Entities are named and mapped onto real storage by a form of markup declaration known as an "entity declaration". The entity names are used within the SGML document string to refer to the entities.

1.3.1 SGML entities

An SGML entity is a sequence of characters (character string).

The entity in which an SGML document string begins and ends is known as an "SGML document entity". Other entities that contain portions of that SGML document string are known as "SGML text entities". The point at which the parser should access an SGML text entity is indicated in the SGML document string by an "entity reference" containing the entity's name.

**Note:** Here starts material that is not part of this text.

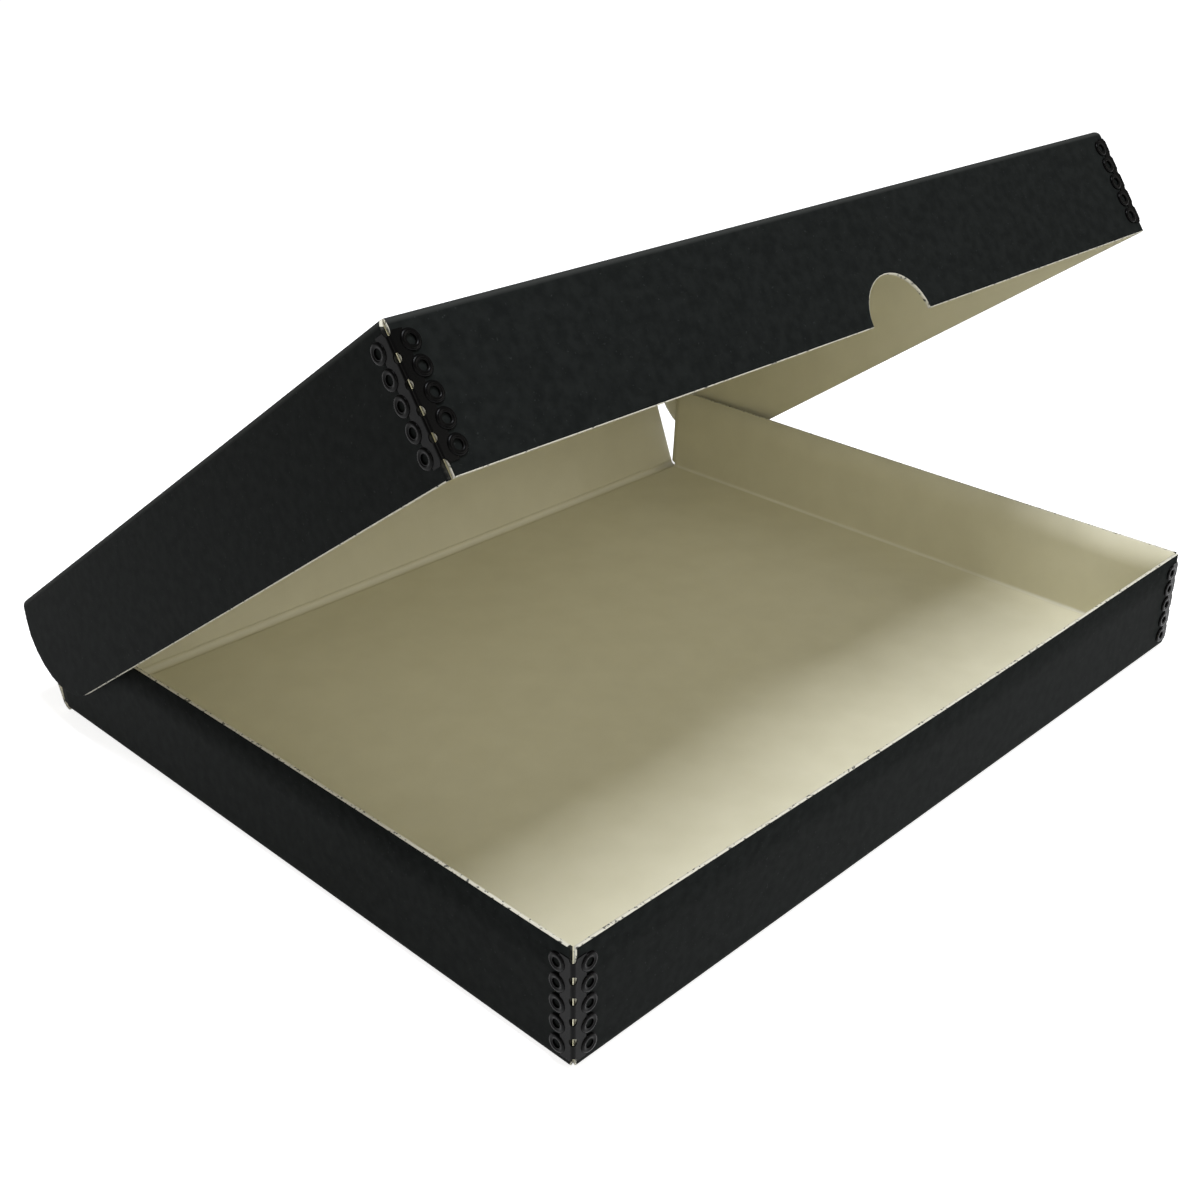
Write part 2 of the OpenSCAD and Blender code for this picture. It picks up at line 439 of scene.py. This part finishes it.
drawn_length = 50 * MM      # rear length over which a side wall's rows are drawn


def side_rear(depth):
    """How far back a side wall reaches, this far below the lid's top."""
    below = depth - (lid_wall - lid_round)
    if below > 0:
        return lid_high.y - lid_round + math.sqrt(max(0, lid_round**2 - below**2))
    for (d0, y0), (d1, y1) in zip(rear_slope, rear_slope[1:]):
        if depth <= d1:
            return y0 + (y1 - y0) * (depth - d0) / (d1 - d0)
    return lid_high.y


bm = bmesh.new()
panel_low = (lid_low.x + fold_r, lid_low.y + fold_r)
panel_high = (lid_high.x - fold_r, lid_rear_flat)
panel(bm, panel_low, panel_high, lid_top, panel_rows)

# front wall
edges = folded(bm, edges_at(bm, 1, panel_low[1]),
               Vector((0, panel_low[1], lid_top - fold_r)), "X",
               math.pi / 2, fold_steps, widened(0, 0, panel_high[0]))
notch_row = lid_wall - notch_depth - notch_margin
rows = [fold_r + support, front_row * lid_wall, notch_row,
        lid_wall - worn_rim, lid_wall]
faced(walled(bm, edges, rows, (0, 0, -1)), worn_slot)

# thumb notch: the free edge slides up to the arc, column by column
reach = math.acos((notch_r - notch_depth) / notch_r)
for i in range(notch_columns + 1):
    angle = reach * (2 * i / notch_columns - 1)
    x = notch_x + notch_r * math.sin(angle)
    lowest = [f for f in bm.faces
              if all(v.co.z < lid_top - notch_row + nearer for v in f.verts)]
    geom = lowest + list({e for f in lowest for e in f.edges})
    geom += list({v for f in lowest for v in f.verts})
    bmesh.ops.bisect_plane(bm, geom=geom, plane_co=(x, 0, 0), plane_no=(1, 0, 0))
for v in bm.verts:
    off = v.co.x - notch_x
    if (v.co.z < lid_top - lid_wall + worn_rim + nearer
            and abs(off) < notch_r * math.sin(reach)):
        v.co.z += math.sqrt(notch_r**2 - off**2) - (notch_r - notch_depth)

# side walls
rows = [fold_r + support, rear_slope[2][0], lid_wall - lid_round]
rows += [lid_wall - lid_round * (1 - math.sin(math.radians(a))) for a in round_angles]
rows += [lid_wall - worn_rim, lid_wall]
for side in (-1, 1):
    edges = folded(bm, edges_at(bm, 0, side * panel_high[0]),
                   Vector((side * panel_high[0], 0, lid_top - fold_r)), "Y",
                   side * math.pi / 2, fold_steps,
                   widened(1, lid_rear_flat, lid_rear_flat - panel_low[1]))
    faced(walled(bm, edges, rows, (0, 0, -1)), worn_slot)

# the lid's side walls' front ends at the corners get a cut edge painted dark, as painted shade
# in the slits under the stays
faced(edges_at(bm, 1, panel_low[1] - wall_grow, slack), shaded_edge_slot)

# the side walls' rear edges are drawn to the rounded outline; the front wall
# bows in a little, and the side walls' free ends lean out
drawn_from = lid_rear_flat - drawn_length
for v in bm.verts:
    if v.co.y > drawn_from and abs(v.co.x) > panel_high[0] + nearer:
        share = (v.co.y - drawn_from) / drawn_length
        v.co.y = drawn_from + share * (side_rear(lid_top - v.co.z) - drawn_from)
    drop = max(0.0, lid_top - fold_r - v.co.z) / (lid_wall - fold_r)
    if abs(v.co.y - lid_low.y) < near:
        v.co.y += lid_bow * drop * math.cos(math.pi * v.co.x / (2 * lid_high.x)) ** 2
    elif abs(abs(v.co.x) - lid_high.x) < near:
        share = (v.co.y - lid_low.y) / (lid_high.y - lid_low.y)
        back = max(0.0, share - flare_from) / (1 - flare_from)
        v.co.x += math.copysign(lid_flare * drop * back ** 2, v.co.x)

lid = board("lid", bm, (Vector((0, 0, lid_top)), Vector((0, 0, 1))), raised)
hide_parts("lid_board")
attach(lid, "lid")

# ---------------------------------------------------------------------------
# The corner stays. Stamped strips of thin steel in glossy black enamel,
# wrapped round the corners and clinched through the board. Each lobe has a
# hole with a raised round lip.
# ---------------------------------------------------------------------------
stay_t = 0.35 * MM
stay_pitch = 7.5 * MM       # from lobe to lobe
lobe_reach = 6.3 * MM       # from the corner to a lobe's hole
lobe_hole_r = 1.55 * MM
lip_r = 0.85 * MM           # half the width of a lobe's raised ring
lip_flat = 0.6              # the ring's height against its width
lip_sides = 10              # facets round the ring's section
lip_steps = 28              # and round its hole
lobes = range(-2, 3)        # five lobes on a leg, counted from the middle one

enamel, tree, shader = paint("black_enamel", (0.002, 0.002, 0.002), 0.25, 0.07)


def lips():
    """The ten lips of one stay; its corner is the origin, legs along X and Y."""
    bm = bmesh.new()
    wire = bmesh.ops.create_circle(bm, segments=lip_sides, radius=lip_r)["verts"]
    bmesh.ops.rotate(bm, verts=wire, cent=(0, 0, 0),
                     matrix=Matrix.Rotation(math.pi / 2, 3, "X"))
    bmesh.ops.translate(bm, verts=wire, vec=(lobe_hole_r + lip_r, 0, 0))
    bmesh.ops.spin(bm, geom=bm.verts[:] + bm.edges[:], cent=(0, 0, 0),
                   axis=(0, 0, 1), angle=2 * math.pi, steps=lip_steps, use_merge=True)
    bmesh.ops.remove_doubles(bm, verts=bm.verts[:], dist=nearer)
    bmesh.ops.scale(bm, verts=bm.verts[:], vec=(1, 1, lip_flat))
    one = bm.verts[:] + bm.edges[:] + bm.faces[:]
    flat_to_front = Matrix.Rotation(math.pi / 2, 4, "X")
    swap = Matrix(((0, 1, 0, 0), (1, 0, 0, 0), (0, 0, 1, 0), (0, 0, 0, 1)))
    for leg in (Matrix.Identity(4), swap):
        for k in lobes:
            copy = bmesh.ops.duplicate(bm, geom=one)["geom"]
            verts = [g for g in copy if isinstance(g, bmesh.types.BMVert)]
            place = Matrix.Translation((lobe_reach, -stay_t, k * stay_pitch))
            bmesh.ops.transform(bm, matrix=leg @ place @ flat_to_front, verts=verts)
    bmesh.ops.delete(bm, geom=[g for g in one if isinstance(g, bmesh.types.BMVert)],
                     context="VERTS")
    return bm


mirror_x = Matrix.Diagonal((-1, 1, 1, 1))
tray_corner = Matrix.Translation((tray_low.x, tray_front, tray_h / 2))
lid_corner = Matrix.Translation((lid_low.x, lid_low.y, lid_top - lid_wall / 2))
for name, body, place in (
        ("tray_stay_left", "tray", tray_corner),
        ("tray_stay_right", "tray", mirror_x @ tray_corner),
        ("lid_stay_left", "lid", raised @ lid_corner),
        ("lid_stay_right", "lid", raised @ mirror_x @ lid_corner)):
    strip = frame["nodes"][name]
    strip.data.materials.clear()
    strip.data.materials.append(enamel)
    bm = lips()
    bmesh.ops.transform(bm, matrix=place, verts=bm.verts[:])
    bmesh.ops.recalc_face_normals(bm, faces=bm.faces[:])
    for f in bm.faces:
        f.smooth = True
    mesh = bpy.data.meshes.new(name + "_lips")
    bm.to_mesh(mesh)
    bm.free()
    mesh.materials.append(enamel)
    rings = bpy.data.objects.new(name + "_lips", mesh)
    bpy.context.scene.collection.objects.link(rings)
    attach(rings, body)

# ---------------------------------------------------------------------------
# The studio: a white table that runs on behind as the backdrop, one soft
# lamp overhead, three weak low ones in front, and the camera.
# ---------------------------------------------------------------------------
table_size = 12
table_drop = 0.4 * MM       # the table's top lies this far below the box
table_glow = 0.8            # brightens the table for the camera and in gloss
warm = (1.0, 0.97, 0.91)    # colour of the low lamps and of the sky's light
low_size = 0.8

white, tree, shader = paint("white_table", (0.80, 0.80, 0.80), 1.0, 0.0)
ray = tree.nodes.new("ShaderNodeLightPath")
seen = tree.nodes.new("ShaderNodeMath")
seen.operation = "MAXIMUM"
tree.links.new(ray.outputs["Is Camera Ray"], seen.inputs[0])
tree.links.new(ray.outputs["Is Glossy Ray"], seen.inputs[1])
glow = tree.nodes.new("ShaderNodeEmission")
glow.inputs["Strength"].default_value = table_glow
both = tree.nodes.new("ShaderNodeAddShader")
pick = tree.nodes.new("ShaderNodeMixShader")
out = tree.nodes["Material Output"]
tree.links.new(shader.outputs["BSDF"], both.inputs[0])
tree.links.new(glow.outputs["Emission"], both.inputs[1])
tree.links.new(seen.outputs[0], pick.inputs[0])
tree.links.new(shader.outputs["BSDF"], pick.inputs[1])
tree.links.new(both.outputs[0], pick.inputs[2])
tree.links.new(pick.outputs[0], out.inputs["Surface"])

bpy.ops.mesh.primitive_plane_add(size=table_size, location=(0, 0, -table_drop))
table = bpy.context.object
table.name = "table"
table.data.materials.append(white)

world = bpy.data.worlds.new("studio")
bpy.context.scene.world = world
world.use_nodes = True
tree = world.node_tree
sky = tree.nodes["Background"]
sky.inputs["Color"].default_value = (*warm, 1)
sky.inputs["Strength"].default_value = 0.2
shown = tree.nodes.new("ShaderNodeBackground")
shown.inputs["Color"].default_value = (1, 1, 1, 1)
shown.inputs["Strength"].default_value = 1.0
ray = tree.nodes.new("ShaderNodeLightPath")
pick = tree.nodes.new("ShaderNodeMixShader")
tree.links.new(ray.outputs["Is Camera Ray"], pick.inputs[0])
tree.links.new(sky.outputs[0], pick.inputs[1])
tree.links.new(shown.outputs[0], pick.inputs[2])
tree.links.new(pick.outputs[0], tree.nodes["World Output"].inputs["Surface"])


def lamp(name, place, size, power, colour, aim=(0, 0, 50 * MM)):
    """A square soft lamp aimed at the box."""
    light = bpy.data.lights.new(name, "AREA")
    light.color = colour
    light.size = size
    light.energy = power
    made = bpy.data.objects.new(name, light)
    made.location = place
    towards = Vector(aim) - Vector(place)
    made.rotation_euler = towards.to_track_quat("-Z", "Y").to_euler()
    bpy.context.scene.collection.objects.link(made)


lamp("overhead", (-0.02, -0.33, 2.0), 0.75, 32, (0.98, 1.0, 1.06))
for name, place, power in (("low_left", (-1.28, -1.28, 0.93), 5.1),
                           ("low_right", (1.28, -1.28, 0.93), 4.2),
                           ("low_front", (0, -1.81, 0.93), 3.0)):
    lamp(name, place, low_size, power, warm)

# the camera, fitted to the box's edges in the photograph
camera_at = Vector((-0.43514, -0.39751, 0.33624))
camera_azimuth = math.radians(-46.336)
camera_elevation = math.radians(25.62)
camera_roll = 0.0119
frame_px = 1200
focal_px = 1596.7
centre_px = (608.6, 559.6)
camera = bpy.data.cameras.new("camera")
camera.sensor_width = 36
camera.lens = focal_px / frame_px * camera.sensor_width
camera.shift_x = (frame_px / 2 - centre_px[0]) / frame_px
camera.shift_y = (centre_px[1] - frame_px / 2) / frame_px
look = Vector((-math.sin(camera_azimuth) * math.cos(camera_elevation),
               math.cos(camera_azimuth) * math.cos(camera_elevation),
               -math.sin(camera_elevation)))
camera_object = bpy.data.objects.new("camera", camera)
camera_object.location = camera_at
camera_object.rotation_mode = "QUATERNION"
camera_object.rotation_quaternion = (look.to_track_quat("-Z", "Y")
                                     @ Quaternion((0, 0, 1), camera_roll))
camera.clip_start = 0.01
bpy.context.scene.collection.objects.link(camera_object)
bpy.context.scene.camera = camera_object
bpy.context.scene.view_settings.view_transform = "Standard"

The SGML document string is the sequence of characters in the order presented to the parser, beginning with the first character of the SGML document entity. It includes entity references to SGML text entities, followed by their replacement text, and an indicator of the last character of the replacement text: the "entity-end" (Ee) signal.

1.3.2 Data entities

Entities that contain representations of other kinds of conceptual objects that are part of an SGML document are "data entities". The representations are either in character-based notations other than SGML, or in binary notations. Data entities are not parsed as part of an SGML document string; however, their names can be used in the values of attributes so that the objects they represent can be processed as part of the conceptual document.

1.3.3 Subdocuments

A conceptual SGML document can also contain other SGML documents ("subdocuments"). Like all SGML documents, subdocuments are represented as SGML document strings and stored in SGML document (and possibly in SGML text) entities. In other respects they are treated like data entities. That is, they are not parsed as part of the SGML document string in which they are declared; however, their names can be used in the values of attributes so that the documents that they represent can be processed as part of the conceptual document.